И он ушел за алтарную стену. А Лялька, как во сне, переместилась на свое место в левом углу храма – там была скамеечка, если устанешь долго стоять и успеешь оказаться рядом раньше других, можно присесть. К своему удивлению, уже более внимательно следя за службой, услышала в хоре голосов других священников, руководящих богослужением, голос своего недавнего собеседника. А память подсказала – он звучал во время службы все эти три дня, что они были в монастыре.

Тяжелая работа

Лялька спала беспокойно. Голова вспухала от опять обрушившихся мыслей. Казалось, что они влетели, распахнув запертую дверь, за которой столпились за дни тишины разума.
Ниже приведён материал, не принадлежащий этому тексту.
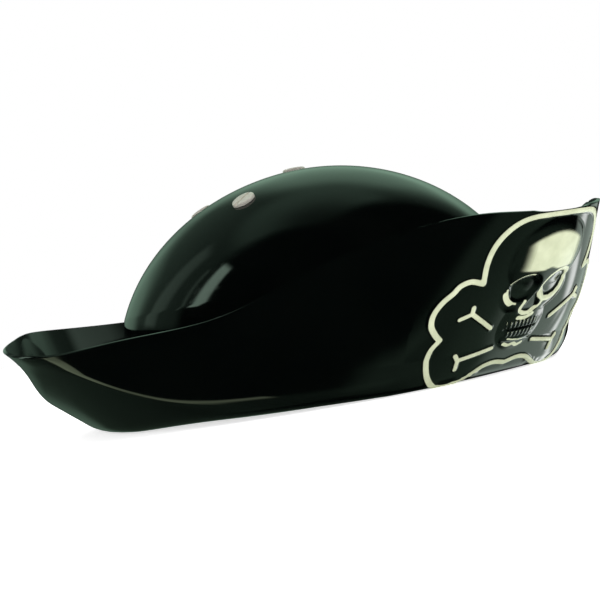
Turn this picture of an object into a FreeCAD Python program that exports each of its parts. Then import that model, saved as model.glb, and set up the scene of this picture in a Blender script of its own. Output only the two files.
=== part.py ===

«Что мне говорить? И чем он может мне помочь? Как мне объяснить все, что со мной произошло? И кому нужны чужие проблемы? Кто я такая, чтобы тратить на меня время?»

Лялька всегда знала цену времени жизни. Не любила людей, которые претендуют на внимание, если были ей не интересны. Это не мешало в прошлом работать, как это теперь принято говорить, топ-менеджером в сфере молодежной политики, а потом в бизнесе. Она была достаточно прагматична, могла отстраниться и уйти от назойливого общения, если личность, как ей казалось, не заслуживала того. Добродетелью терпимости не обладала. Правда, умудрялась делать это в меру деликатно, но границы своего личного пространства охраняла. Близко к себе допускала тех, кого полюбила. Уж если впустила, так впустила. И никогда ничего не делала наполовину. Ирча всегда говорила: «У тебя середины нет. Меры ты не знаешь». Это так и было. Иронизируя над собой, определила: ее метод познания мира и способ общения с ним – это ограниченный во времени фанатизм. Ей всегда претила фальшь, и честность она считала наименее энергозатратной, а, значит, наиболее предпочтительной формой отношений. Предъявляя себя миру такой, какой была, с щенячьей наивностью полагала, что и остальные поступают так же. И только с годами поняла – так работает механизм ее мировосприятия, но это не повод требовать того же от окружающих. Они – другие.

Измучившись в полудреме, утром встала разбитая, но прежняя – злость на себя, как ни странно, вернула волю к жизни. Она не знала, чего ждать от предстоящей встречи с отцом Амвросием и решила успокоиться – будь что будет. На утренней стояла спокойная и пустая. Одними глазами наблюдала за священниками, изредка поглядывая на ее, как она для себя уже определила, икону. Боялась разменять глубокое внутреннее чувство, которое испытала накануне. А после трапезы, отговорившись от послушания, не без внутреннего трепета вошла в храм.